Viewing from the perspectives of stakeholders in and out of South Asia, one could argue that maintaining stability of Af-Pak areas fits interests of all the relevant parties. One of the conditions to do so is to promote reconciliation in the areas where conflicts are intense, whether it is ethnic conflict or religious one or that between different social systems. This is the lesson to learn from history. Outside forces invading into the region could win military victory, but lasting stability and peace would not be achieved without reconciliation. The contemporary Afghan issue stemmed from interference and invasion by the outside force, and it will not be ended with similar interference and invasion. Afghan stability requires collaboration among the parties for their positions and finally for consensus.

First of all, India and Pakistan need to have talks over the Afghan situation in the post-bin-Laden period. So far, the two sides mainly criticize each other. India has invested hugely in Afghanistan, actively participating in all the processes. India believes that seeking reconciliation with Taliban is impossible. India regards herself as a big victim to international terrorism, and asks the international community to do as much as possible to prevent Taliban from backing to power. But the international community seems not to buy India’s position. Pakistan even does not see India’s engagement in Afghan affairs as legitimate, such as Indian maintenance of four consulates and one embassy in Afghanistan. Pakistan believes that Indian interest in Afghanistan mainly aims at Pakistan. Solving differences like this requires more collaboration and communications. The important fact is that India does have a decisive role to play in South Asia. Any feasible structure for South Asian security would not do without India’s positive participation.

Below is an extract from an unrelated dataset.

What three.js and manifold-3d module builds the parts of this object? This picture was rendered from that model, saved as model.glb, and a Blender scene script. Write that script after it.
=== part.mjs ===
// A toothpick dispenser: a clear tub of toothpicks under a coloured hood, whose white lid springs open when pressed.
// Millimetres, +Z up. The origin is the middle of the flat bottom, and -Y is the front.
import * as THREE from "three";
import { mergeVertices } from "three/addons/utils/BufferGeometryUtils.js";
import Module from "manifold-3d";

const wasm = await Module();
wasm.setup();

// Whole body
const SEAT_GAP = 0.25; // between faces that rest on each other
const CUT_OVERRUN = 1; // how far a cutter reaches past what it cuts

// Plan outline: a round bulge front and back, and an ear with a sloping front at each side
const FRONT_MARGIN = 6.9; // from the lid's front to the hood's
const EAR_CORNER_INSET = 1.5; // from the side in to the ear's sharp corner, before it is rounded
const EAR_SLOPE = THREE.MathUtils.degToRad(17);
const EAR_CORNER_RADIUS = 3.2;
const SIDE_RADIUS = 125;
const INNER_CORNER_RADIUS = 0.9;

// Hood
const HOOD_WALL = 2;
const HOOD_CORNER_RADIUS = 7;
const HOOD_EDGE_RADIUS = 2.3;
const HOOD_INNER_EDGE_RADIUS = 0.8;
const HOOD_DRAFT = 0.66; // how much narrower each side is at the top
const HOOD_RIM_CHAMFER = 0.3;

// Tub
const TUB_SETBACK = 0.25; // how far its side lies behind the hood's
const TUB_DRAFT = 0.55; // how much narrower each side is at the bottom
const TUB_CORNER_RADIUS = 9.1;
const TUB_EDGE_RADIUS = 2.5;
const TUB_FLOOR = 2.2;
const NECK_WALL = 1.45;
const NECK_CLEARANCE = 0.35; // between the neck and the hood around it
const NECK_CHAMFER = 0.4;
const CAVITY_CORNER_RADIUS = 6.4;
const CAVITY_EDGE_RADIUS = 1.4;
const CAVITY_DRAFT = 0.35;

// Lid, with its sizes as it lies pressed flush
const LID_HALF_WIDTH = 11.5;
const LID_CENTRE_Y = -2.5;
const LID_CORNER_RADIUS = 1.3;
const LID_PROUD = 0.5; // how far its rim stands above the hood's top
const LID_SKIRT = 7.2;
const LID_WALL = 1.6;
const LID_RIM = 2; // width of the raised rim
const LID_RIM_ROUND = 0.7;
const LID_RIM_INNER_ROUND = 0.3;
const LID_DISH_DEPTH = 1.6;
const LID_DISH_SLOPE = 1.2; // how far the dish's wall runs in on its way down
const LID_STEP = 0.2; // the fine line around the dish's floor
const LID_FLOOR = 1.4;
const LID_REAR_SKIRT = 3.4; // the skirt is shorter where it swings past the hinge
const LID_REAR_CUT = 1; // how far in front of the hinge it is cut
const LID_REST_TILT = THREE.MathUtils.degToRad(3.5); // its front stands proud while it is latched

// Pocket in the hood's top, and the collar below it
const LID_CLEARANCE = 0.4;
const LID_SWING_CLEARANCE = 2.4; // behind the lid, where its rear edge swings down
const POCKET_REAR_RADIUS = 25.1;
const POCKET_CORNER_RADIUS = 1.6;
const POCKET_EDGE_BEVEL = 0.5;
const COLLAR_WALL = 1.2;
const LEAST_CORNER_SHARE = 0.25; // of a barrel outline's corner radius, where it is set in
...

Second, there is need for Pakistan and Afghanistan to reach consensus on a couple of important issues. For a long time, the Karzai government has been critical to Islamabad, arguing that the instability of Afghanistan is mainly attributed to insufficient efforts on the Pakistani side to strike terrorists, and also to the reality that large groups of international terrorists are based in Pakistan, who impose major threat to Afghanistan. Criticism like these is refuted severely by Pakistan. But mutual accusation is not a solution to the problems ahead of them. Pakistan has paid enormous costs in the anti-terror war, including the heavy casualties in the retaliation attacks by international terrorists after the death of bin Laden. If the U.S. retreats from the region, Af-Pak cooperation would become the priority for maintaining regional stability. That requires the two countries to join hand in hand to handle international terrorist organizations, whether they are in the territory of Afghanistan or Pakistan. They have to strike terrorism not for sake of American security, but for sake of their own development and their people’s welfare. Viewing from fundamental interests of the two countries, what is important is their own future, not American interests.

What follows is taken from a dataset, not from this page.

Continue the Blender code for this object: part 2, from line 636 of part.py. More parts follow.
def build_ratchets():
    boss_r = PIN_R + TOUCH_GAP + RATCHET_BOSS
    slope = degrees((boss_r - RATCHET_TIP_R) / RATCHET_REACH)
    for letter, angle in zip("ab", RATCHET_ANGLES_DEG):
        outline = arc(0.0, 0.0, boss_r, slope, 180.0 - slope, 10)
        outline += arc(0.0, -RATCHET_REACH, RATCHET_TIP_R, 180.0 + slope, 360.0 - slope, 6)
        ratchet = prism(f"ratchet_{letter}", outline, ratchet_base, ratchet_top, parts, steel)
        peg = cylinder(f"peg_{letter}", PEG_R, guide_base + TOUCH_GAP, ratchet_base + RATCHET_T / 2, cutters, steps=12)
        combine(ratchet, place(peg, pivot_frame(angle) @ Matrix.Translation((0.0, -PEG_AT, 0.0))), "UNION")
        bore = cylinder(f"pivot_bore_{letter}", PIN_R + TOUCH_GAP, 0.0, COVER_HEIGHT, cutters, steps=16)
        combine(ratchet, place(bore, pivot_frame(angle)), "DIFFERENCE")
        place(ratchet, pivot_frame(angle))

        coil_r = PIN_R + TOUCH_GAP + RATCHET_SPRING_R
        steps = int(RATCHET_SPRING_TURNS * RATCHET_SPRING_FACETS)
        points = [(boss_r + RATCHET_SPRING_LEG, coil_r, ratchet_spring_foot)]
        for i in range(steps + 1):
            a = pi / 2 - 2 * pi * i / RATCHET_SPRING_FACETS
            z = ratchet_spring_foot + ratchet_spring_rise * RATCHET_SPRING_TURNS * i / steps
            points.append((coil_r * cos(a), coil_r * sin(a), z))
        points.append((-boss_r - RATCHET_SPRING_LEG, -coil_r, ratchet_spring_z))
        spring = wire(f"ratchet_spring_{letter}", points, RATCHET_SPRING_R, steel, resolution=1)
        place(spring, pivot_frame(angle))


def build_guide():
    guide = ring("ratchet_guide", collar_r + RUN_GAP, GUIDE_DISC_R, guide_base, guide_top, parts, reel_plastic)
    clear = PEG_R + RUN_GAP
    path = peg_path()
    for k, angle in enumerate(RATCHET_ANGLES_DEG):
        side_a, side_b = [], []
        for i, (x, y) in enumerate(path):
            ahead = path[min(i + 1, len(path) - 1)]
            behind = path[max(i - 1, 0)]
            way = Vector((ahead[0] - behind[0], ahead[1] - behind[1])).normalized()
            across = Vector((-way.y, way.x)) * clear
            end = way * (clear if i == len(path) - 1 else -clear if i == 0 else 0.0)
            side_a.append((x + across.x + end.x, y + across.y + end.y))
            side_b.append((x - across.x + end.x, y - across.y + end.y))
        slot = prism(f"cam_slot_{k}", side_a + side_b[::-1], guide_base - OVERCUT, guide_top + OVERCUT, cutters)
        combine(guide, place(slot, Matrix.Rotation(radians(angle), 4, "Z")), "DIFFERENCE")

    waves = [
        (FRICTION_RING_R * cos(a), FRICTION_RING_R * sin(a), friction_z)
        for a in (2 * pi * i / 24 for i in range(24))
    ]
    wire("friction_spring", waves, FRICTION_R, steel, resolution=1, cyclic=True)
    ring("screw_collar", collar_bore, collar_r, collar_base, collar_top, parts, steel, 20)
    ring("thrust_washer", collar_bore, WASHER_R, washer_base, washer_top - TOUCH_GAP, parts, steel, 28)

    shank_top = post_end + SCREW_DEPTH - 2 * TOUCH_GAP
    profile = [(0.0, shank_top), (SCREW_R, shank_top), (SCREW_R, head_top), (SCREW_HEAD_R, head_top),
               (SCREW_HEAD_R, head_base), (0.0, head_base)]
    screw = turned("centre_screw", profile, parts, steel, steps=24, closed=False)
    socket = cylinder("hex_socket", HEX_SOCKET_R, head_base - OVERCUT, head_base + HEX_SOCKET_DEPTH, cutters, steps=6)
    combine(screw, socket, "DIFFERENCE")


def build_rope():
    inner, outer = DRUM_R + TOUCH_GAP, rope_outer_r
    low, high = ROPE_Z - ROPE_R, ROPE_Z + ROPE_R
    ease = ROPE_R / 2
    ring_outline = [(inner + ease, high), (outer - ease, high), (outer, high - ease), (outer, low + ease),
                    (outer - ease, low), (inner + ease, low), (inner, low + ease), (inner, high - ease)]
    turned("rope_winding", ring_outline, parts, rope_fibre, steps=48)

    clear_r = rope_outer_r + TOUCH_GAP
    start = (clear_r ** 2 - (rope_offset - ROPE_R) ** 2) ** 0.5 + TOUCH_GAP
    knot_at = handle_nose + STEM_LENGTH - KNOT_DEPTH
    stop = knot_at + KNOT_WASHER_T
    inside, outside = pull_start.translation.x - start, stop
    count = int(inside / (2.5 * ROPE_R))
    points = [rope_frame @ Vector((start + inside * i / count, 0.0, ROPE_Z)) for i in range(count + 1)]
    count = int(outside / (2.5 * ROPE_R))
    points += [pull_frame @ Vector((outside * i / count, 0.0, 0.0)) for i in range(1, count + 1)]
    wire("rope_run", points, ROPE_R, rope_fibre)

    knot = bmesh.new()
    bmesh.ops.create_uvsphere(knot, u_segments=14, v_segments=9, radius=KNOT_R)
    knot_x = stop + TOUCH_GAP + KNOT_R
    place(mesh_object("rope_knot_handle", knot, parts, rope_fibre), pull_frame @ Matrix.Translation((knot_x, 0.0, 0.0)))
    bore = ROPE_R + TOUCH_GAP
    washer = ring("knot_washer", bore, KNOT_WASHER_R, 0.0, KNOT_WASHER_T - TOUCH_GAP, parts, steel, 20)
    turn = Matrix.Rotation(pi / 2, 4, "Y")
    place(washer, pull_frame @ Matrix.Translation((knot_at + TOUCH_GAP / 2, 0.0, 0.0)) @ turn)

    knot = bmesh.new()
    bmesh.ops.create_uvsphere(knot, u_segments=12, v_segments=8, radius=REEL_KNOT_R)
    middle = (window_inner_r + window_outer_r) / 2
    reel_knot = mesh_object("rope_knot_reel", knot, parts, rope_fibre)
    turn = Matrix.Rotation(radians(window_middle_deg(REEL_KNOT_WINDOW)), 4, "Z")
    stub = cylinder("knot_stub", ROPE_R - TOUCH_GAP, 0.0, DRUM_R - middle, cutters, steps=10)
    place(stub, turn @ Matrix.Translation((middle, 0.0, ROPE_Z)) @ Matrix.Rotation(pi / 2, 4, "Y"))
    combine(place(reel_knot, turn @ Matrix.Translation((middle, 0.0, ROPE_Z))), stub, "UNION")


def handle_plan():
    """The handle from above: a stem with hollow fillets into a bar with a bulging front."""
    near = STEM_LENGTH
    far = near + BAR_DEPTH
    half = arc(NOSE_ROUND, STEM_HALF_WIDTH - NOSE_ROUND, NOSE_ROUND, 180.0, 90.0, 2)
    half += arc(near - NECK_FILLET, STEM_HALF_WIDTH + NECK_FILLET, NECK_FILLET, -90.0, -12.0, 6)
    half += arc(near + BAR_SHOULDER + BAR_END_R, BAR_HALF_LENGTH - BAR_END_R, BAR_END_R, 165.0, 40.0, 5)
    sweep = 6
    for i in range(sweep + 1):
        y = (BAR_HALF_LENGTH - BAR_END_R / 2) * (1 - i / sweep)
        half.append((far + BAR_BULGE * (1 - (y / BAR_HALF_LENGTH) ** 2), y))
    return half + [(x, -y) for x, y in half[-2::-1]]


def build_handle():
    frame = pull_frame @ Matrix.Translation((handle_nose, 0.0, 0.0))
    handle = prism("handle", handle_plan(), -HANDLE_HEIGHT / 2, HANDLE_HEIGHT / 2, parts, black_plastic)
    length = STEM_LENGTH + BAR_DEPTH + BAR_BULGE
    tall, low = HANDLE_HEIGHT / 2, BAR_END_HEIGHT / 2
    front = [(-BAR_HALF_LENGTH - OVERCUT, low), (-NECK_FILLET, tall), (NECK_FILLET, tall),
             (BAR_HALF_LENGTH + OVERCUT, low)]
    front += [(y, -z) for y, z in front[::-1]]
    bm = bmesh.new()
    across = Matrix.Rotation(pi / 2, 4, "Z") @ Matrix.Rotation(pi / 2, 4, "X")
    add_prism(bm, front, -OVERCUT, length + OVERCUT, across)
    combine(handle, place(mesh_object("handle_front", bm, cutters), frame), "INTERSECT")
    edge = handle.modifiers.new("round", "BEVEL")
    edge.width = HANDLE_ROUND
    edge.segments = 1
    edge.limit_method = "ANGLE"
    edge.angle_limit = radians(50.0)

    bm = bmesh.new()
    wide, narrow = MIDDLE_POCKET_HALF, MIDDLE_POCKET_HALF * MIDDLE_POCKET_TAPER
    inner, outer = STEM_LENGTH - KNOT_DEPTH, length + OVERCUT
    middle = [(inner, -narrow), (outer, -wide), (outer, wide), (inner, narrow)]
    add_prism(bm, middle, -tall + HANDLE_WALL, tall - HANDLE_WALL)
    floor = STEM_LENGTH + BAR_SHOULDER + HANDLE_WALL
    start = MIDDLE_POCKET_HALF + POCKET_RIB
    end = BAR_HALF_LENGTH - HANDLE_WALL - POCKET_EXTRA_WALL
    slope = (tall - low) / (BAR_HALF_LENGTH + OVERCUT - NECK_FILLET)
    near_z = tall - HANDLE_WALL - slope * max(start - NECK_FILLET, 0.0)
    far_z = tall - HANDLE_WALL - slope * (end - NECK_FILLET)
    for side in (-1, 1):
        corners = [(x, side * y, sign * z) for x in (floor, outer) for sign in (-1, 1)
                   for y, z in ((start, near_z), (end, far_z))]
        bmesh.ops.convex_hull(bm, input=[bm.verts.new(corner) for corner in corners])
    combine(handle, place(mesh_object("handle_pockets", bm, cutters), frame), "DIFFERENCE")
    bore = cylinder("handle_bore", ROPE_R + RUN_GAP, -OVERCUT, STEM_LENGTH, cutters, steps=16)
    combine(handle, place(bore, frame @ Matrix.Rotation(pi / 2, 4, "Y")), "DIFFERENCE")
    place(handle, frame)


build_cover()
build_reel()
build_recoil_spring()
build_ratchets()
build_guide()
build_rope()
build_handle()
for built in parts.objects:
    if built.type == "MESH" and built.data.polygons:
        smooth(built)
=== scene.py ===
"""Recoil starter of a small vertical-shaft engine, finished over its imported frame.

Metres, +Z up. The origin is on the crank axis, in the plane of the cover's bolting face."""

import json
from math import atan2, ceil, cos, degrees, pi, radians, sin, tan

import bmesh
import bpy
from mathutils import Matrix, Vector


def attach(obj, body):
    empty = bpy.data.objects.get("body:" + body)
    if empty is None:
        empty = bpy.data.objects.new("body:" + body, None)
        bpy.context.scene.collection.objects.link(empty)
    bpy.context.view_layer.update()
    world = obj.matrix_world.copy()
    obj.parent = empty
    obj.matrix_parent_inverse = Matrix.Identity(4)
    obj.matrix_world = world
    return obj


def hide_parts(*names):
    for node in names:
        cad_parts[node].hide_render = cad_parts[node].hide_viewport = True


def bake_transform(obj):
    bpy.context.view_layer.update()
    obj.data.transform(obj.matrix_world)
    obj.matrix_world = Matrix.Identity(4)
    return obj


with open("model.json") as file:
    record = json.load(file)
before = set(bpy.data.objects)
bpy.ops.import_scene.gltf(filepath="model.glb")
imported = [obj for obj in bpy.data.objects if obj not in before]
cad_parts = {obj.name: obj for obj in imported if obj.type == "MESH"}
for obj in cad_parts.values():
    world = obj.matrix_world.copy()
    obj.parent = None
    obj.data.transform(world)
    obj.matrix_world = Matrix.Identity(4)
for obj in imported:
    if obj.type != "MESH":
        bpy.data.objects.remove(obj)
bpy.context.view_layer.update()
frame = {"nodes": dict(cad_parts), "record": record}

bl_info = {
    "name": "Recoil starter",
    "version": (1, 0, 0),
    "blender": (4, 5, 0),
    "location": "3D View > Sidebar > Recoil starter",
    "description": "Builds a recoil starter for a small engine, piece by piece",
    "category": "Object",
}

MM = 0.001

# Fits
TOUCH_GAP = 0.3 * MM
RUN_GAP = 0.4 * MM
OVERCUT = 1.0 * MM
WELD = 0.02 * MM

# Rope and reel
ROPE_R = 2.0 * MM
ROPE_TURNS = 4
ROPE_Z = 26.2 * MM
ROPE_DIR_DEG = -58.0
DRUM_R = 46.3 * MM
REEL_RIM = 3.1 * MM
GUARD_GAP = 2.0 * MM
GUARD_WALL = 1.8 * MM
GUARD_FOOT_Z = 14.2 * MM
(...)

Third, there are important regional organizations in the region that should play bigger roles, such as the Shanghai Cooperation Organization ( SCO ) and South Asia Association of Regional Cooperation ( SAARC ). The SCO already accepted India, Pakistan and Afghanistan as observers, and in SAARC, the three nations are the major members. However, these regional organizations have not yet played their proper role in South Asian regional security. Maintaining regional stability is supposed to be the natural task for regional organizations, and for this case, the SCO and SAARC are best vehicle to carry out the principle of Asians managing Asian affairs. With the development of situation, how to make the regional organizations play bigger roles in maintaining regional security and building up security structure will be put on agenda. The legitimacy of the regional organizations in security affairs may be enhanced through enlargement by accepting more nations as full members. [4] Regarding the SAARC, China is already an observer. If the SAARC wants to play a bigger role in regional security, accepting China as a full member should be a rational option.

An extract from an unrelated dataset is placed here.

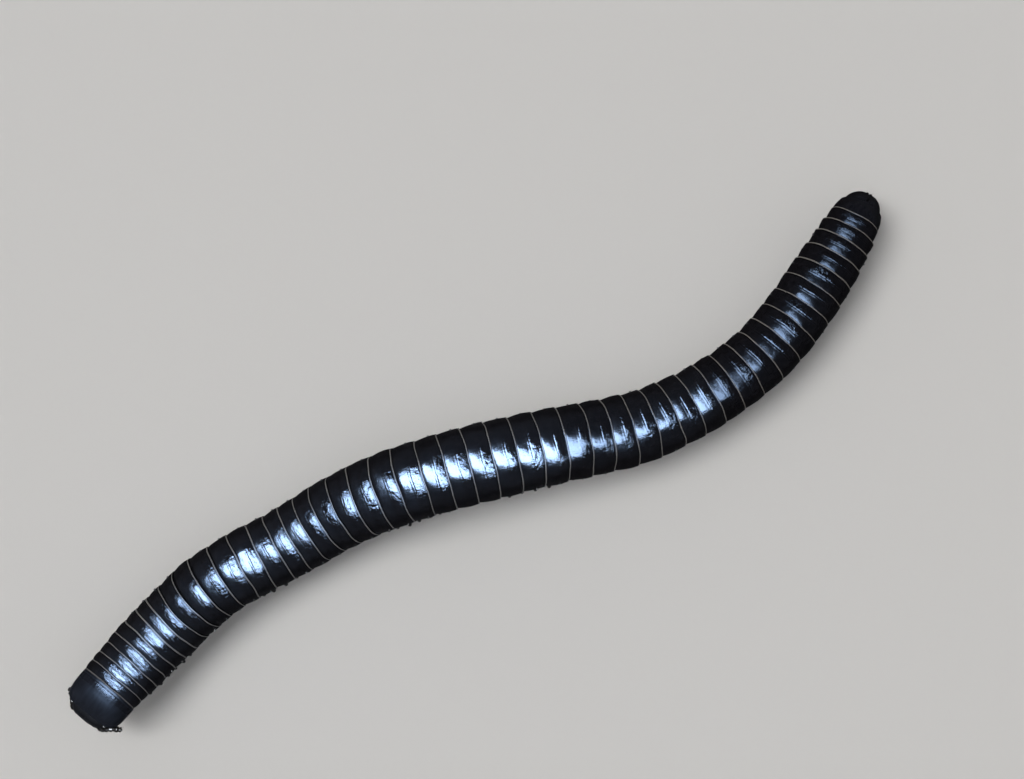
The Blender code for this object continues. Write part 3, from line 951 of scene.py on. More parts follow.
def copies(name, spots, shape, finish, rings=(), inputs=None):
    """Return one mesh of a shape repeated at (point, axes, size) spots.

    rings are the ring numbers of the copies, which the finish of the plates reads,
    and inputs are further inputs of the tree by name.
    """
    tree = bpy.data.node_groups.get("copies on points") or copies_tree()
    host_mesh = bpy.data.meshes.new("spots")
    host_mesh.from_pydata([tuple(point * MM) for point, _, _ in spots], [], [])
    turns = [turn for _, axes, _ in spots for turn in Matrix(np.array(axes).T.tolist()).to_euler()]
    sizes = [value for _, _, size in spots for value in size]
    host_mesh.attributes.new("turn", "FLOAT_VECTOR", "POINT").data.foreach_set("vector", turns)
    host_mesh.attributes.new("size", "FLOAT_VECTOR", "POINT").data.foreach_set("vector", sizes)
    if rings:
        host_mesh.attributes.new("ring", "FLOAT", "POINT").data.foreach_set("value", rings)
    host = thing_of(host_mesh)
    model = thing_of(shape)
    step = host.modifiers.new("copies", "NODES")
    step.node_group = tree
    chosen = {"Shape": model, "Finish": finish, **(inputs or {})}
    for item in tree.interface.items_tree:
        if item.in_out == "INPUT" and item.name in chosen:
            step[item.identifier] = chosen[item.name]
    bpy.context.view_layer.update()
    depsgraph = bpy.context.evaluated_depsgraph_get()
    mesh = bpy.data.meshes.new_from_object(host.evaluated_get(depsgraph))
    bpy.data.objects.remove(host)
    bpy.data.objects.remove(model)
    mesh.name = name
    for spare in ("turn", "size"):
        if spare in mesh.attributes:
            mesh.attributes.remove(mesh.attributes[spare])
    mesh.shade_smooth()
    return mesh


def axes_along(run, side):
    """Return three axes: a run, a side direction square to it, and the third."""
    run = unit(run)
    third = unit(np.cross(run, side))
    return run, np.cross(third, run), third


def spot(point, run, side, length, width):
    """Return where one copy goes: its point, its axes along a run, and its size."""
    return point, axes_along(run, side), (length, width, width)


# Rings and legs

def ring_shape(rim):
    """Make one ring of unit radius and unit length, rear edge at the origin.

    rim is the share of the ring's length that its pale rear edge takes.
    """
    stretch = (1 - rim * (1 + RING_RIM_FRONT)) / RING_FRONT_END
    profile = [(run * stretch if run > 0 else run, height, run) for run, height in RING_FRONT]
    profile += [(1 - rim + run * rim, height, RIM_START + run * (1 - RIM_START)) for run, height in RING_RIM]
    profile += [(run, height, min(max(run, 0.0), 0.9)) for run, height in RING_INSIDE]
    loops = []
    for run, height, _ in profile:
        loop = circle((run - 1, 0, 0), (0, 0, -1 - height), (0, 1 + height, 0), RING_SIDES)
        loop[:, 2] = flattened(loop[:, 2])
        loops.append(loop)
    through = [mark for _, _, mark in profile]
    return loft("ring shape", loops + loops[:1], "open", through=through + [0.0])


def ring_spot(ring):
    """Return where one ring goes, how it is turned and how large it is."""
    point, tail, left, up = frame_at(ring_edge(ring))
    radius = ring_radius(ring)
    lean = math.radians(smooth_value(RING_LEAN, ring))
    run = tail * math.cos(lean) + up * math.sin(lean)
    return point, (run, -left, np.cross(left, run)), (ring_length(ring), radius, radius)


def ring_groups():
    """Return the rings of each length of trunk, with its number."""
    starts = range(2, LAST_RING + 1, RINGS_PER_LENGTH)
    return [
        (number, list(range(first, min(first + RINGS_PER_LENGTH, LAST_RING + 1))))
        for number, first in enumerate(starts, start=1)
    ]


def leg_places(ring):
    """Return the places along the axis of a ring's leg pairs."""
    if ring > LAST_RING_WITH_LEGS:
        return []
    shares = ONE_PAIR_PLACE if ring <= LAST_RING_WITH_ONE_PAIR else TWO_PAIR_PLACES
    return [ring_edge(ring - 1) + ring_length(ring) * share for share in shares]


def leg_pitch(ring):
    """Return the length of ring that each of its leg pairs has."""
    return ring_length(ring) / len(leg_places(ring))


def leg_guides(ring, along, side, draw):
    """Return the hip, two guides and the tip that a leg's curve follows."""
    radius = ring_radius(ring)
    belly = -radius * BELLY_FLATNESS
    hip = at(along, side * HIP_OUT * radius, belly + HIP_SINK)
    phase = math.tau * (along - STRIDE_START) / STRIDE_LENGTH - (SIDE_LAG if side > 0 else 0.0)
    swing = STRIDE * math.sin(phase) + draw.uniform(-1, 1) * STRIDE_VARIATION
    reach = radius + float(smooth_value(TIP_REACH, along))
    reach += REACH_WAVE * math.cos(phase) + draw.uniform(-1, 1) * REACH_VARIATION
    tip = at(along + swing, side * reach, belly)
    tip[2] = TIP_HEIGHT
    thigh = hip + (tip - hip) * THIGH_REACH
    thigh[2] = (hip[2] - HIP_SINK) * THIGH_HEIGHT
    shin = hip + (tip - hip) * SHIN_REACH
    shin[2] = (hip[2] - HIP_SINK) * SHIN_HEIGHT
    return hip, thigh, shin, tip


def lay_leg(spots, ring, along, side, draw, hair_length):
    """Add the spots of one leg's pieces and hairs to the lists of their kinds."""
    guides = leg_guides(ring, along, side, draw)
    slim = min(1.0, leg_pitch(ring) / LEG_SPACING)
    tail = frame_at(along)[1]
    start = guides[0]
    for kind, end_share, radius, stretch, hairs in LEG_PIECES:
        end = bent_route(guides, end_share)
        length = np.linalg.norm(end - start)
        spots[kind].append(spot(start, end - start, tail, length * stretch, radius * slim))
        run = unit(end - start)
        under = unit(run * run[2] - UPWARDS)
        for share, hair_radius in hairs:
            root = bent_route(guides, share) + under * hair_radius * slim * LEG_HAIR_DEPTH
            lean = run * LEG_HAIR_LEAN + under
            spots["bristle"].append(spot(root, lean, tail, hair_length, hair_length))
        start = end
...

Finally, the big powers in the periphery of South Asia should care about the situation in the region. The U.S. and its allies are mostly the outside forces. South Asia regional stability is much more relevant to its neighbors rather than to the western powers. These neighbors include China, Russia, and also Iran and even Turkey. They have to watch and follow what is going on in South Asia, and they need to communicate with each other, when necessary, they should invest more in helping Afghanistan and Pakistan for their nation building and ethnic reconciliation to constrain extremist forces, because that will be in interest of the region and its neighbors as well. That will be the guarantee for regional security and stability.           

Source of documents

more details:

[1] Indirectly quoted from Xin Jing Bao, June 24, 2011: Major Global Media’s Comments on Obama’s Decision to Withdraw from Afghanistan. Beijing.
[2] Can Kao Xiao Xi: The U.S. refuses to stop drones in Pakistan, quoted from the Reuters and Associated Press, July 3, 2011.
[3] New US counter-terrorism strategy focuses more on homeland security
[4] After death of bin Laden, Pakistani Prime Minister Guilani visited Russia and China. In Moscow, Mr. Guilani raised the request for Pakistan to become full member of the SCO. In the following summit for the tenth anniversary of SCO in Astana, Kazakhstan, a basic framework for absorbing new members was reached.